Pro built their case around the systemic risk narrative, anchoring heavily on the May 6, 2010 Flash Crash and supplementing with references to the 2012 Knight Capital incident, the 2015 Treasury Flash Rally, and international regulatory experiments like IEX's speed bump. Pro's strongest moments came when highlighting the "phantom liquidity" problem—the documented tendency of HFT firms to withdraw liquidity precisely during periods of market stress, when it is most needed. This effectively challenged Con's central claim that HFT reliably provides liquidity benefits.

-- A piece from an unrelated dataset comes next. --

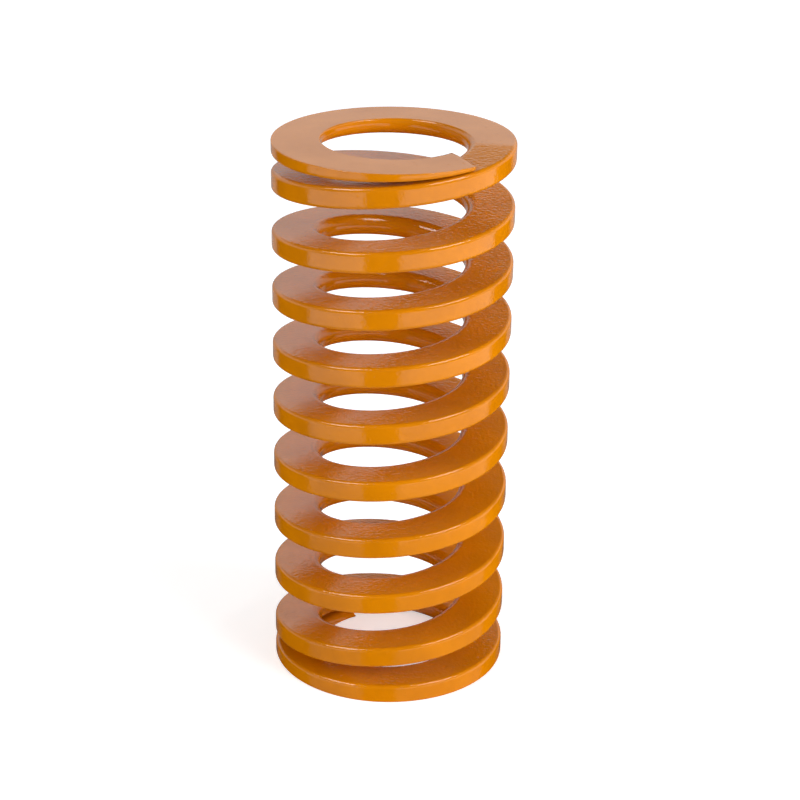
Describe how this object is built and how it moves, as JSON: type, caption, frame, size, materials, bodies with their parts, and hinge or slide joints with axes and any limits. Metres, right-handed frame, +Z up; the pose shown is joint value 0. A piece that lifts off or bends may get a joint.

Con countered by emphasizing the staleness of Pro's primary evidence (a 16-year-old event), the substantial regulatory reforms implemented since 2010 (Reg SCI, LULD bands, consolidated audit trail), and the robust academic literature showing HFT tightens bid-ask spreads and improves price discovery under normal conditions. Con's most effective move was identifying Pro's internal contradiction: acknowledging that HFT didn't cause the initial 2010 downturn while still advocating speed limits as the primary remedy.
The debate's turning point came in Round 3, where Con more effectively pressed the argument that post-2010 regulatory evolution had already addressed many of Pro's concerns, while Pro struggled to explain why existing circuit breakers were insufficient beyond asserting they were "reactive." Pro's closing argument in Round 4 was notably weaker, becoming somewhat repetitive and failing to introduce fresh evidence or adequately rebut Con's point about the IEX speed bump being a voluntary market mechanism rather than a regulatory mandate.
Both sides suffered from some cherry-picking and occasional overstatement, but Con maintained slightly better logical consistency throughout and more effectively engaged with Pro's specific claims.